Energy

Nearly Half of Voters Don’t Want Their State to Follow California’s Lead on Banning New Sales of Gas-Powered Cars

The Golden State’s new rule, set to take full effect by 2035, is more popular than not among urban voters, and much less so for rural voters when thinking about their own states

Image of a person putting gasoline in their vehicle.
A Morning Consult/Politico survey found that 47% of registered voters would oppose their state enacting a ban on the sales of new gas-powered cars by 2035. (Erik Mclean/Unsplash)

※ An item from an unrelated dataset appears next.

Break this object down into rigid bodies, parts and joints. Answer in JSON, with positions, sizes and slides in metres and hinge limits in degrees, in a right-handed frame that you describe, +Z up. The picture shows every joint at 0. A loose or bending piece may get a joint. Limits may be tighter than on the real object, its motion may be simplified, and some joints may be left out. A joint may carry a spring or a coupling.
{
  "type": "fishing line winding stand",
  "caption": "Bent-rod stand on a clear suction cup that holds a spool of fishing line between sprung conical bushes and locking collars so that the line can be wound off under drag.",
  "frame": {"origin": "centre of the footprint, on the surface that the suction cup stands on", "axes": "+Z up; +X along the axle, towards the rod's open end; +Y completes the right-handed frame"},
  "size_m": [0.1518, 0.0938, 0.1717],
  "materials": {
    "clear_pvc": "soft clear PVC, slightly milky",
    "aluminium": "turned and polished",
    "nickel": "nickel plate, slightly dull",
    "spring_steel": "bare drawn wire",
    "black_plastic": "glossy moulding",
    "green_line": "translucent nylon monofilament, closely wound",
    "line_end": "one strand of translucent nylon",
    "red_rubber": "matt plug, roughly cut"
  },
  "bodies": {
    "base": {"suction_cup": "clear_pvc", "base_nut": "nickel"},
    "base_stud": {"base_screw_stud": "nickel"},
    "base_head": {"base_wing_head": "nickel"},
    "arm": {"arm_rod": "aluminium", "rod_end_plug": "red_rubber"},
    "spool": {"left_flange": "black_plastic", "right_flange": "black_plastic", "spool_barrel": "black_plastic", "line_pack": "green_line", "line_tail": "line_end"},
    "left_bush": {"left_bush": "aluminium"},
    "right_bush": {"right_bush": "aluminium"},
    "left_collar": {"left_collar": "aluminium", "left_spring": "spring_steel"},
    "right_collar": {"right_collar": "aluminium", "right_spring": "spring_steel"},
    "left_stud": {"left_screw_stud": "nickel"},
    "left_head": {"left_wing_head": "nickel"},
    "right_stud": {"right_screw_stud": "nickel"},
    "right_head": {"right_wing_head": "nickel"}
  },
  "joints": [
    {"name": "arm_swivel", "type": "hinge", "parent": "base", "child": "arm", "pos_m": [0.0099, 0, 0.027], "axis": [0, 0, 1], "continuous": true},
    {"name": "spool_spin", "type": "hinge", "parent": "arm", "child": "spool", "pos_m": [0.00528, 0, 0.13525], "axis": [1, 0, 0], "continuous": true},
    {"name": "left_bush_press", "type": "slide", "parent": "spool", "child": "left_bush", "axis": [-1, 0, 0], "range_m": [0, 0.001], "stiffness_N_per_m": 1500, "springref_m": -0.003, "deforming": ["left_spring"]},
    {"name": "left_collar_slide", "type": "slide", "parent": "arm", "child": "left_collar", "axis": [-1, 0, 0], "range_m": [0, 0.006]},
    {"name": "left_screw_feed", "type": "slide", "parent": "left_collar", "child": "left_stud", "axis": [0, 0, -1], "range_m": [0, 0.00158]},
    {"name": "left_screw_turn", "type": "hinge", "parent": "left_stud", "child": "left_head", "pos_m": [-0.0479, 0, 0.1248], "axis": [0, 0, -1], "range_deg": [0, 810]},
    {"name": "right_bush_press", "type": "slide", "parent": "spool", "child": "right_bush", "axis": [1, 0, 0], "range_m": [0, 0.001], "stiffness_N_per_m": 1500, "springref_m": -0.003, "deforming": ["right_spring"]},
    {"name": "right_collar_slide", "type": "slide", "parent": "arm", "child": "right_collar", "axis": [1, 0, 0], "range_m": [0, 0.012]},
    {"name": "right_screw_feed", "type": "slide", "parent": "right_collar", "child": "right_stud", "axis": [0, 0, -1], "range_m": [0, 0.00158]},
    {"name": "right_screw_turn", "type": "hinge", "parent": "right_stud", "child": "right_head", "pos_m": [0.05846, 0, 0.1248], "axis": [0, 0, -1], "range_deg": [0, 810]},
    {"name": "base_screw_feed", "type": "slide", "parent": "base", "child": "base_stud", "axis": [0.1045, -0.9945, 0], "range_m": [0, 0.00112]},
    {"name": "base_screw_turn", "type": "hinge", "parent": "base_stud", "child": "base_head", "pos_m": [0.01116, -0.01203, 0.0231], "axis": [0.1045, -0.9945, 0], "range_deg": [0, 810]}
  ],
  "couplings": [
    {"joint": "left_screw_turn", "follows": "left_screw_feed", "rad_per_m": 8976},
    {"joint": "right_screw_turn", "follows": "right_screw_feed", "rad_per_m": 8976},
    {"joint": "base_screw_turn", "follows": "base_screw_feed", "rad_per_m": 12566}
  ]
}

California environmental regulators last week voted to ban the sale of any new gasoline-powered vehicles by 2035, a proposal that almost half of U.S. voters say they would oppose in their own states, according to a new Morning Consult/Politico survey

1 in 3 Voters Would Support Ban on Sales of New Gas-Powered Vehicles in Their State by 2035
Democrats, urban voters were more likely to support ban similar to one recently adopted in California

Respondents were asked if they would support or oppose a ban on the sale of new fossil fuel-powered cars in their state by 2035

Survey conducted Aug. 26-28, 2022, among a representative sample of 2,007 registered voters, with an unweighted margin of error of +/- 2 percentage points.

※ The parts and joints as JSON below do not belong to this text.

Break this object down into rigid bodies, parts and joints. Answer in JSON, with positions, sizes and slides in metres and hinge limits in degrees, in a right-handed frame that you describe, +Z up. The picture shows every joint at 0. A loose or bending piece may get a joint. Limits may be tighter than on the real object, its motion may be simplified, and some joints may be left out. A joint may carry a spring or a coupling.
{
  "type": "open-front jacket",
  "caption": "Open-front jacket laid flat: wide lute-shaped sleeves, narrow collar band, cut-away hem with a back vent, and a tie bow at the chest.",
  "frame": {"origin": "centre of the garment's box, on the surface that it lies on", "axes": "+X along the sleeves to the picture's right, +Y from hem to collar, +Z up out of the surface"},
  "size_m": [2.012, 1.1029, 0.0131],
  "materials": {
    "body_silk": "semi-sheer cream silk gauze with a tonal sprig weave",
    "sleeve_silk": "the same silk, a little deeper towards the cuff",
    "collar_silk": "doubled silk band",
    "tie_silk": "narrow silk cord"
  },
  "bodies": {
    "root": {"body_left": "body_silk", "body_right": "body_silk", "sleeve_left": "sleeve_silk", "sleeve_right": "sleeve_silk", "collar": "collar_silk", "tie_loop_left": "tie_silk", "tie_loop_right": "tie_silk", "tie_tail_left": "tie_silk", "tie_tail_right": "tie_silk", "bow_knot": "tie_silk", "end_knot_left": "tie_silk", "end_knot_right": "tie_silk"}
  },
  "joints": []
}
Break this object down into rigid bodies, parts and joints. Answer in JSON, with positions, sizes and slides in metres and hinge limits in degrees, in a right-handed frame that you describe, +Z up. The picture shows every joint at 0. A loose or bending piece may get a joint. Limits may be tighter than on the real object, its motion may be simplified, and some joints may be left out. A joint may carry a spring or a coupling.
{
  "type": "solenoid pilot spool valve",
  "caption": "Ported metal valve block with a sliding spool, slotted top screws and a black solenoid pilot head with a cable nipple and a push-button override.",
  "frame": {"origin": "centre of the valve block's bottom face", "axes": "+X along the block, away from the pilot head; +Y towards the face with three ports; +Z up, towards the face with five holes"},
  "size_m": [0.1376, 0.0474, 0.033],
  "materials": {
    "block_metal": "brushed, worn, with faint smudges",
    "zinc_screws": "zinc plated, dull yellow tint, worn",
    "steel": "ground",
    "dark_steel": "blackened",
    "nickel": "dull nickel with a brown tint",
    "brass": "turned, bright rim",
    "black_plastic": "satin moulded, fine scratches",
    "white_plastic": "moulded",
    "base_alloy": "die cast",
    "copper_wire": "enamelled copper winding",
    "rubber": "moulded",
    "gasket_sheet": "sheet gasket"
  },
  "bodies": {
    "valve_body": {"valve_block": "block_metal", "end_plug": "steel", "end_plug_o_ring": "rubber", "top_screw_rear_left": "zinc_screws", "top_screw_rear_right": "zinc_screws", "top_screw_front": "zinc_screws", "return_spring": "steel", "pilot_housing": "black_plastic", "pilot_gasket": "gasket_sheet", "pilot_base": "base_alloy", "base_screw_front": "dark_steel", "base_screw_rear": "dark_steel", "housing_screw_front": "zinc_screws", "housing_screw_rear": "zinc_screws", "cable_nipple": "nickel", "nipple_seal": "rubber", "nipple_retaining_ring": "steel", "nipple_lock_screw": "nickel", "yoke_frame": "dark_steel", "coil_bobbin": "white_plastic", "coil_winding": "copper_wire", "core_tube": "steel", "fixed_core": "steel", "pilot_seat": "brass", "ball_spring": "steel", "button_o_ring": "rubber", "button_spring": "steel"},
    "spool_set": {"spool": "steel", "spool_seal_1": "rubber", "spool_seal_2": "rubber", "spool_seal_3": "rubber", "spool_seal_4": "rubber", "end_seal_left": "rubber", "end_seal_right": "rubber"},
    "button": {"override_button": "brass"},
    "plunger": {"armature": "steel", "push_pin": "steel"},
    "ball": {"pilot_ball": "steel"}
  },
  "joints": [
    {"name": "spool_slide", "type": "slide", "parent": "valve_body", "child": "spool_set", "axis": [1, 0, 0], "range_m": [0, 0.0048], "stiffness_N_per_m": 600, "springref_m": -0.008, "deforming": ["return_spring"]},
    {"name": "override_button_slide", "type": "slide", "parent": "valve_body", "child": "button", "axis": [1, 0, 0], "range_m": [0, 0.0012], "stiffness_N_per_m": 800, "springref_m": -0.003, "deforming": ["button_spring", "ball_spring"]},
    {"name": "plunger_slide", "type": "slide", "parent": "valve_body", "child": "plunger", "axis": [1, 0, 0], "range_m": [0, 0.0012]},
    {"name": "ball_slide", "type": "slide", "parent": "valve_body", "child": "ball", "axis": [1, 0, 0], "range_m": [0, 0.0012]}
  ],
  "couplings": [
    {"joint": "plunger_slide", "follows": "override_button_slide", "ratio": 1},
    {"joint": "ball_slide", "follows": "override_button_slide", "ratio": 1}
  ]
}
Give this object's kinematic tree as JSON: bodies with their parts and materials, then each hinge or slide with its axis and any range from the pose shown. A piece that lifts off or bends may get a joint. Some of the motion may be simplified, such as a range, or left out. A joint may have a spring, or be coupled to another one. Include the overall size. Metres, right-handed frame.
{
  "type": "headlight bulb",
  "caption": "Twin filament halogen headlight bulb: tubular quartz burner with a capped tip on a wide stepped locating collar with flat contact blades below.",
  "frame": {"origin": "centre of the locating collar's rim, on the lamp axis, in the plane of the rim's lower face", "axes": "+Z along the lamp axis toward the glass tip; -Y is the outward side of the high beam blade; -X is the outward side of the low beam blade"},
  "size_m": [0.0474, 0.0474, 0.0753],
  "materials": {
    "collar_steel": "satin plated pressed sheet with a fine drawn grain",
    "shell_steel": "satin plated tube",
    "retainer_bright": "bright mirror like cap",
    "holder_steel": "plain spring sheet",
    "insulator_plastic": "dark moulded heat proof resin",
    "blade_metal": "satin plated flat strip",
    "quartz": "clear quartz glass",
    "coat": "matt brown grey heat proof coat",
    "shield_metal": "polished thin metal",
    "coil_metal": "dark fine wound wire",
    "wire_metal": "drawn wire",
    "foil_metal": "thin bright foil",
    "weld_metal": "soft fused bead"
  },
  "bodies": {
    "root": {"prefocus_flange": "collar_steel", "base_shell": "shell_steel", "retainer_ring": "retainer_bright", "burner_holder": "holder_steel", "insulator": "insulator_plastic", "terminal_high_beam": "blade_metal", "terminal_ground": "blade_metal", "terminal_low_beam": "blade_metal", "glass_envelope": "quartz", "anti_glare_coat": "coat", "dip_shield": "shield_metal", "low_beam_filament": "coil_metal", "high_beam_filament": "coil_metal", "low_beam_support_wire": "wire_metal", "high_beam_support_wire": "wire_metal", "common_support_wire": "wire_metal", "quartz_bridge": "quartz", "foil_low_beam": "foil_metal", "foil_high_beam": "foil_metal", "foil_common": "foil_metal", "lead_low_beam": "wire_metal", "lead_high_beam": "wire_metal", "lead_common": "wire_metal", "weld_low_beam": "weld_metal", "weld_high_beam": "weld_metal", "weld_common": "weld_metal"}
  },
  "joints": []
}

Republicans are especially opposed to ban on sales of new fossil fuel-powered cars by 2035 

  • About 7 in 10 GOP voters said they would oppose a plan like California’s in their own state, while almost 3 in 5 rural voters said the same. Meanwhile, half of Democrats backed the proposal, as did a slightly smaller share of urban voters. Suburban voters’ feelings on the matter were similar to voters overall, with about 1 in 3 supporting the ban. 
  • Around 1 in 2 voters in the Northeast, Midwest and the South would be against a ban in their own states. Voters out West were split on such a proposal, with 42% in support of and 42% against the ban. 
  • Climate-concerned voters were 11 percentage points more likely than voters overall to back the proposal (44%). Only 6% of voters who are not concerned with the climate said they would support the measure. 

More states to follow California’s lead as state has far-reaching impact on emissions rules across the nation

The California Air Resources Board, one of the state’s environmental regulators, unanimously voted to adopt the Advanced Clean Cars II rule last week, two years after Gov. Gavin Newsom (D) announced it via an executive order. The move will put pressure on automakers to speed up electric vehicle production

The phaseout will allow people to continue driving gasoline-powered cars and purchase them on the used market after the 2035 deadline. However, automakers must hit their production targets requiring 35% of new vehicle sales in California to be powered by batteries or hydrogen by 2026. That target moves up to 68% by 2030. Failure to comply will cost automakers a $20,000 fine for each new vehicle sold in violation. The rule does not force car shoppers to purchase EVs.

Automakers will still be allowed to sell up to 20% of plug-in hybrids by 2035, cars whose engines are both gasoline- and electric-powered. 

The ban’s implementation will potentially face legal challenges as well as some other critical roadblocks, including the fact that electric vehicles are still expensive for most buyers. 

Moreover, the critical minerals market, which is needed to build batteries, is dominated by China, and the overall infrastructure for EVs, such as chargers, is still limited in the United States. The speed of implementation could push down prices for EVs, or it could cause bottlenecks and higher prices.

Neighboring states like Oregon and Washington are already considering their own phaseouts, while New Jersey, New York, Massachusetts and others like Virginia could copy the rule

 

The latest Morning Consult/Politico survey was conducted Aug. 26-28, 2022, among a representative sample of 2,007 registered voters, with an unweighted margin of error of plus or minus 2 percentage points.